In the beginning of March 2013 I submitted photos and a concept statement of my garment to the World of Wearable Art. Keep in mind, I did this competition in ADDITION to my full-time school curriculum, AND a part time job. That means that while I was a taking 4 classes, already creating my final senior collection that consisted of 5 garments, and working a part time job to support myself, I created a costume for this competition that had to be on the work level of some of the best creators in the world. I put my blood sweat and yes, even a few tears into creating this thing. I can still remember having to wrap all of my fingers in band-aids every day for weeks, because the method of construction I was using combined with the deadline was creating blisters on all my fingers. But even with my fingers blistering I knew I needed to keep working to meet that deadline, and I absolutely refused to give up. It was a crazy time in my life, but all I could see was getting into circle of finalists. Every time I wanted to stop I just pictured myself winning, what it would look like, what it would feel like, even what it would sound like. It was this vision that kept me working when everything in my body screamed to give up. 
All too soon, the beginning of March was here, and the moment of truth was arriving. I hired a photographer and model, did a professional photo-shoot, edited the photos, finished my concept statement and submitted. A few days later I got an email letting me know “Congratulations, you passed the first round of judging!” 

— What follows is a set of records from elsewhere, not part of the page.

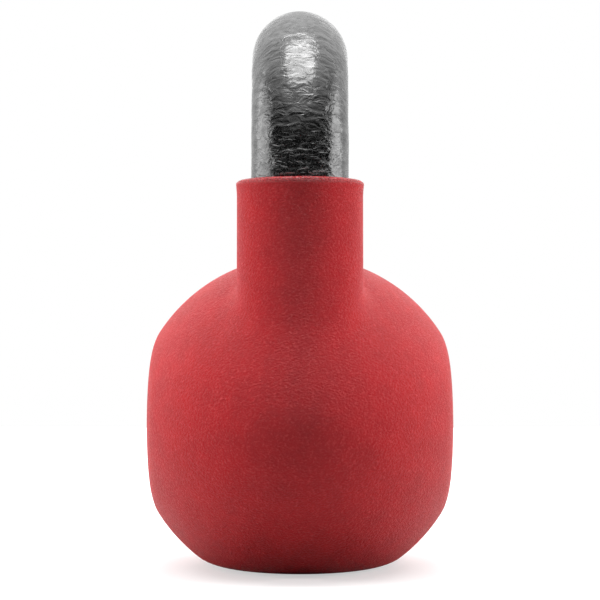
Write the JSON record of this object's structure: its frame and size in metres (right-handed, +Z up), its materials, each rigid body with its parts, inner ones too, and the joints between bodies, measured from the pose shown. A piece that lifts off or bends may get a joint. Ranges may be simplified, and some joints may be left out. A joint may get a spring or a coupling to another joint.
{
  "type": "kettlebell",
  "caption": "Hand weight: a cast core flat at front, back and base, under a moulded rubber cover whose sleeves rise round the legs of a thick bare steel arch handle.",
  "frame": {"origin": "on the floor, under the middle of the flat base", "axes": "+X along the grip, -Y towards the flat front face, +Z up"},
  "size_m": [0.188, 0.1118, 0.2053],
  "materials": {
    "cover": "moulded red rubber, soft sheen, fine leathery grain",
    "core": "rough dark casting",
    "handle": "dark bright metal with fine irregular ripples round the bar",
    "screw": "black oxide",
    "washer": "zinc plated",
    "plug": "matt black"
  },
  "bodies": {
    "root": {"red_cover": "cover", "iron_core": "core", "handle": "handle", "leg_bolt_left": "screw", "leg_bolt_right": "screw", "lock_washer_left": "washer", "lock_washer_right": "washer", "base_plug": "plug"}
  },
  "joints": []
}
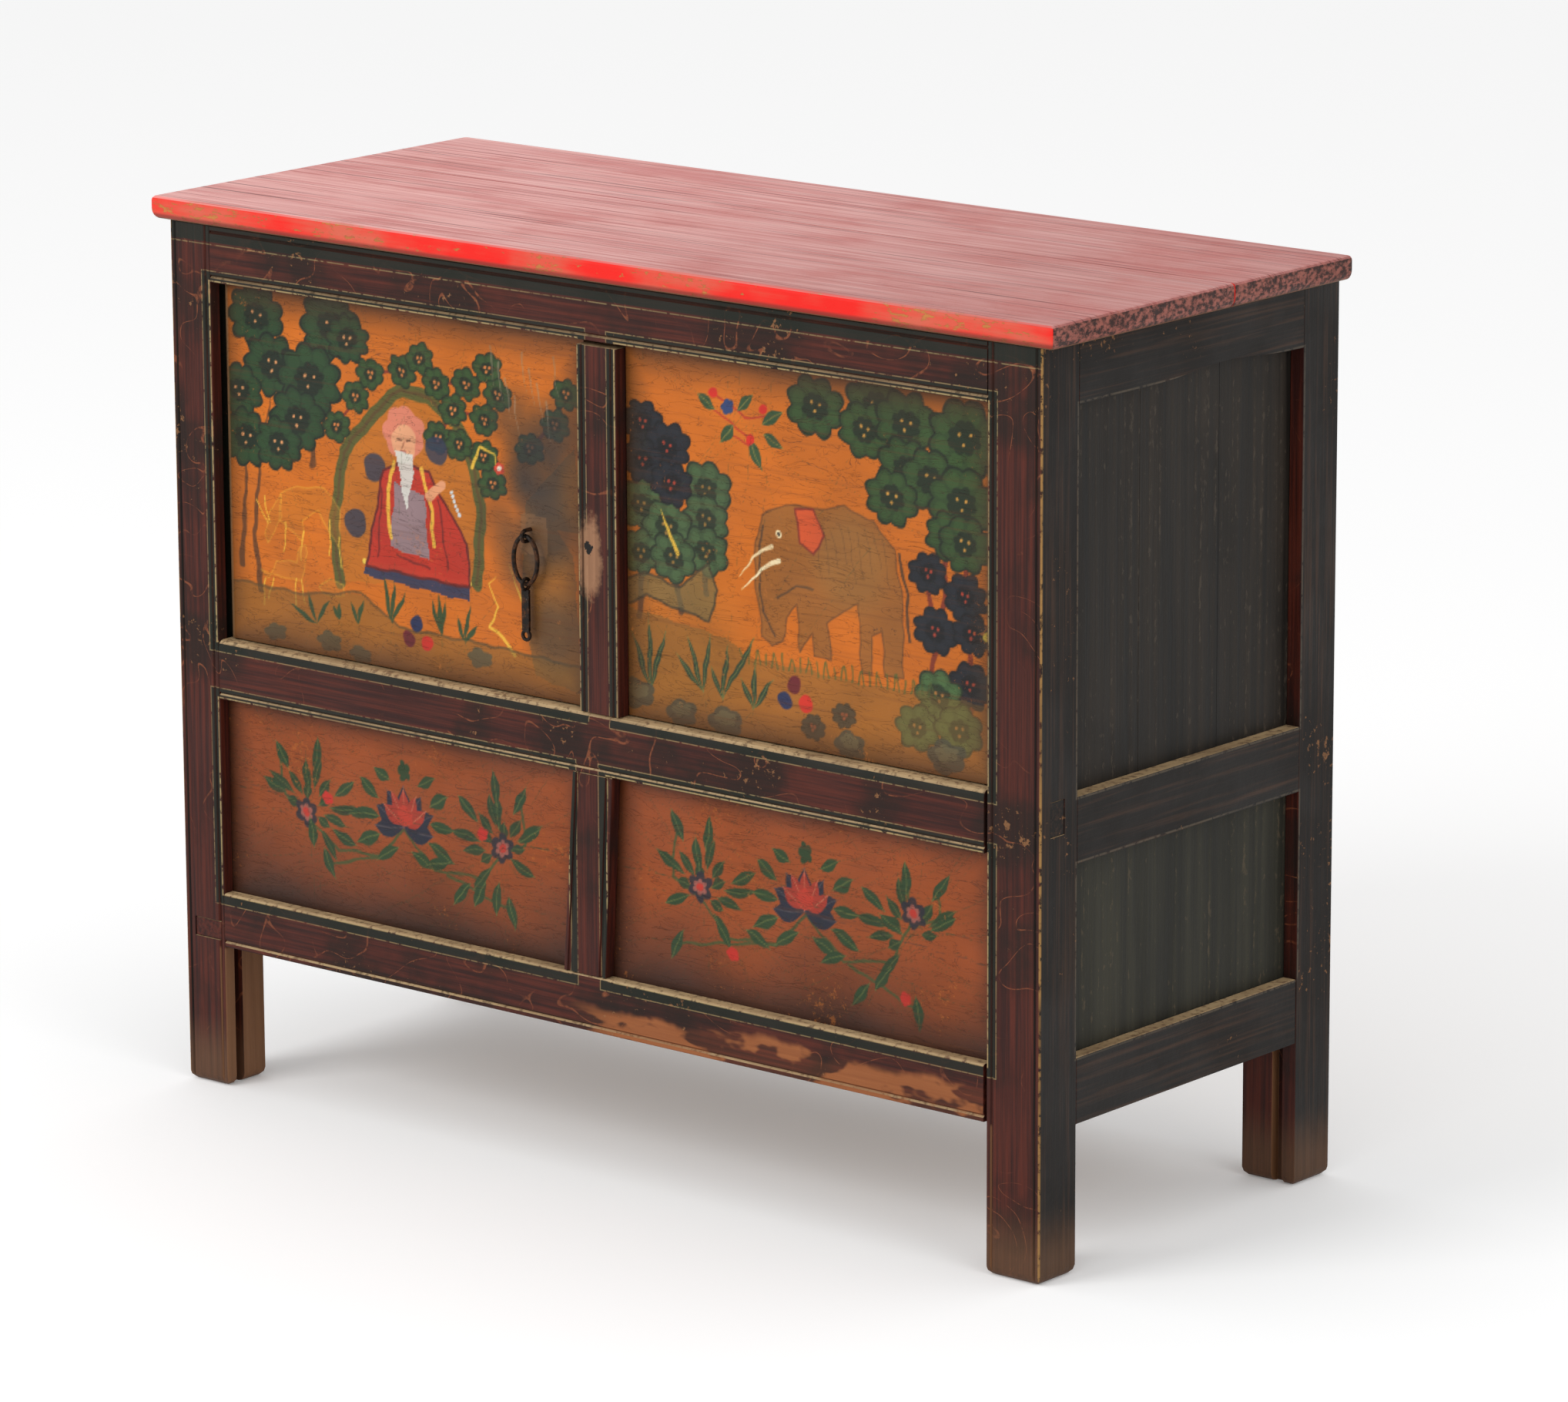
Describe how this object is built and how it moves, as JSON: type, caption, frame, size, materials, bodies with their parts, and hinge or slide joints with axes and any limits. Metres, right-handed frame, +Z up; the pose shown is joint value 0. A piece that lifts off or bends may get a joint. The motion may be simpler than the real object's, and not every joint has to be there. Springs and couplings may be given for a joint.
{
  "type": "painted wooden chest",
  "caption": "Tall frame-and-panel painted wooden chest on four legs, with two pivoting doors, low fixed panels and a moulded top.",
  "frame": {"origin": "on the floor, under the middle of the chest's bounding box", "axes": "+X to the right as seen from the front, +Y from the front to the back, +Z up"},
  "size_m": [1.002, 0.4132, 0.8056],
  "materials": {
    "painted_top": "satin",
    "painted_frame": "satin",
    "painted_door": "satin",
    "painted_low_panel": "satin",
    "dark_side": "satin",
    "bare_wood": "matte",
    "dark_iron": "satin"
  },
  "bodies": {
    "carcass": {"front_left_post": "painted_frame", "front_right_post": "painted_frame", "rear_left_post": "dark_side", "rear_right_post": "dark_side", "front_top_rail": "painted_frame", "front_middle_rail": "painted_frame", "front_bottom_rail": "painted_frame", "left_top_rail": "dark_side", "left_middle_rail": "dark_side", "left_bottom_rail": "dark_side", "right_top_rail": "dark_side", "right_middle_rail": "dark_side", "right_bottom_rail": "dark_side", "back_top_rail": "bare_wood", "back_middle_rail": "bare_wood", "back_bottom_rail": "bare_wood", "centre_stile": "painted_frame", "lower_stile": "painted_frame", "lower_left_panel": "painted_low_panel", "lower_right_panel": "painted_low_panel", "left_side_board_1": "dark_side", "left_side_board_2": "dark_side", "left_side_board_3": "dark_side", "left_lower_panel": "dark_side", "right_side_board_1": "dark_side", "right_side_board_2": "dark_side", "right_side_board_3": "dark_side", "right_lower_panel": "dark_side", "back_upper_board_1": "bare_wood", "back_upper_board_2": "bare_wood", "back_lower_panel": "bare_wood", "floor_board_1": "bare_wood", "floor_board_2": "bare_wood", "floor_board_3": "bare_wood", "floor_board_4": "bare_wood", "floor_board_5": "bare_wood", "top_board_front": "painted_top", "top_board_back": "painted_top"},
    "left_door_leaf": {"left_door": "painted_door", "left_door_top_pin": "bare_wood", "left_door_bottom_pin": "bare_wood", "ring_staple": "dark_iron"},
    "right_door_leaf": {"right_door": "painted_door", "right_door_top_pin": "bare_wood", "right_door_bottom_pin": "bare_wood"},
    "ring": {"pull_ring": "dark_iron"},
    "strap": {"hasp_strap": "dark_iron"}
  },
  "joints": [
    {"name": "left_door_hinge", "type": "hinge", "parent": "carcass", "child": "left_door_leaf", "pos_m": [-0.4271, -0.1789, 0.573], "axis": [0, 0, -1], "range_deg": [0, 90]},
    {"name": "right_door_hinge", "type": "hinge", "parent": "carcass", "child": "right_door_leaf", "pos_m": [0.4189, -0.1789, 0.573], "axis": [0, 0, 1], "range_deg": [0, 90]},
    {"name": "ring_swing", "type": "hinge", "parent": "left_door_leaf", "child": "ring", "pos_m": [-0.0754, -0.1949, 0.555], "axis": [-1, 0, 0], "range_deg": [0, 120]},
    {"name": "strap_swing", "type": "hinge", "parent": "ring", "child": "strap", "pos_m": [-0.0754, -0.1949, 0.513], "axis": [-1, 0, 0], "range_deg": [0, 90]}
  ]
}
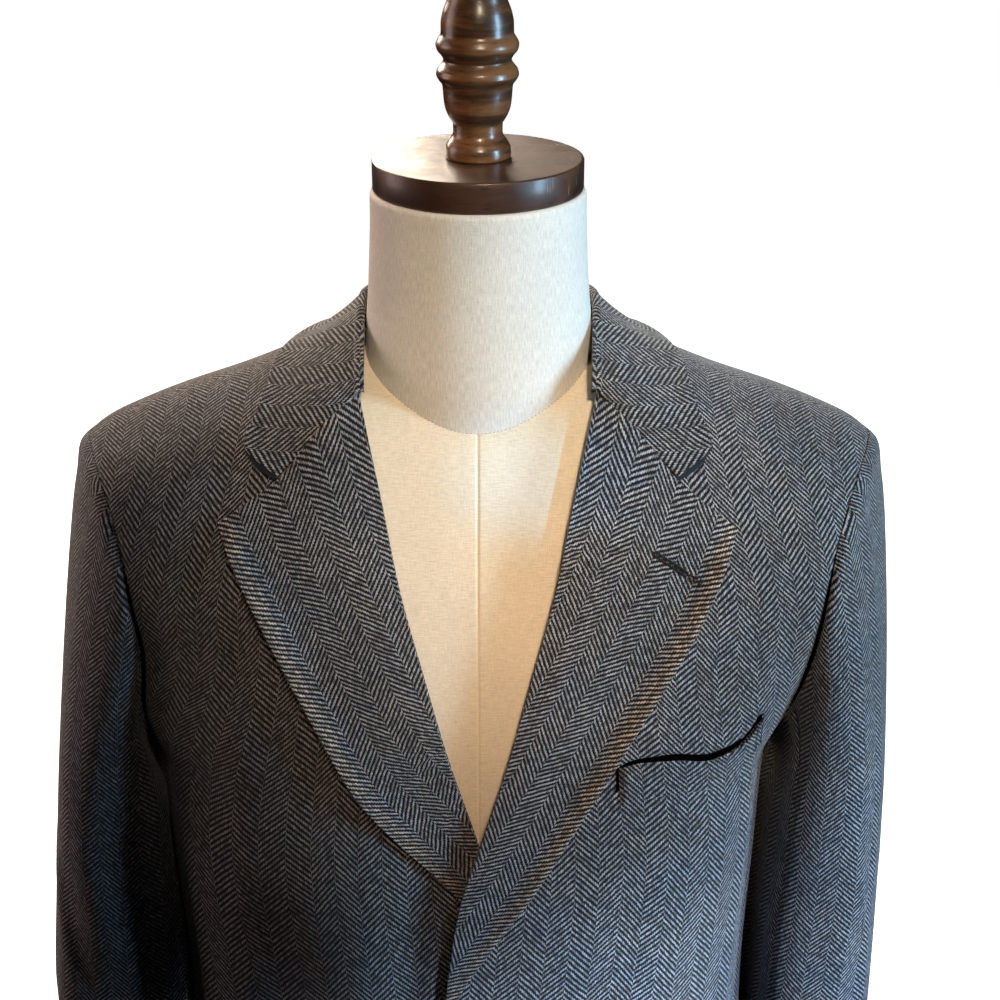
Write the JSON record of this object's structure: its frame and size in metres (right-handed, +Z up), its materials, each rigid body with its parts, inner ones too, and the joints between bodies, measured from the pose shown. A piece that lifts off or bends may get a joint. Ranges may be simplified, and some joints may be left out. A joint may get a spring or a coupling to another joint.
{
  "type": "tweed hacking jacket on a dress form",
  "caption": "Single-breasted herringbone tweed hacking jacket with notched lapels, flapped slanting pockets and a back vent, worn by a limbless canvas dress form on a short turned foot.",
  "frame": {"origin": "on the floor, in the middle of the foot's underside, under the neck's axis", "axes": "+Z up; the chest faces -Y; the wearer's left is +X"},
  "size_m": [0.5541, 0.33, 1.122],
  "materials": {
    "tweed": "brushed wool herringbone tweed, charcoal and beige-grey yarn, matt with a light nap",
    "canvas": "plain-woven cream linen canvas, slubbed, matt",
    "dark_wood": "dark walnut stain under a satin varnish",
    "horn": "mottled dark brown horn, softly polished"
  },
  "bodies": {
    "root": {"front_left": "tweed", "front_right": "tweed", "back_left": "tweed", "back_right": "tweed", "collar": "tweed", "lapel_left": "tweed", "lapel_right": "tweed", "sleeve_left_top": "tweed", "sleeve_left_under": "tweed", "sleeve_right_top": "tweed", "sleeve_right_under": "tweed", "breast_welt": "tweed", "flap_left": "tweed", "flap_right": "tweed", "button_top": "horn", "button_middle": "horn", "button_bottom": "horn", "form_torso": "canvas", "neck_cap": "dark_wood", "finial": "dark_wood", "post": "dark_wood", "base": "dark_wood"}
  },
  "joints": []
}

The excitement was short and sweet as I realized I needed to mail this costume out ASAP. Initially I was thinking, “I am mailing a package, its going to be simple right?” WRONG! To mail this costume out I had to drive out to New Jersey to the Mainfreight shipping dock, who would then put my box on a ship and sail to New Zealand. Mind you, I don’t have a car, and I had a little over a week to get this thing packed and ready to go. Oh yea, and I had classes to attend because it was the middle of the school year!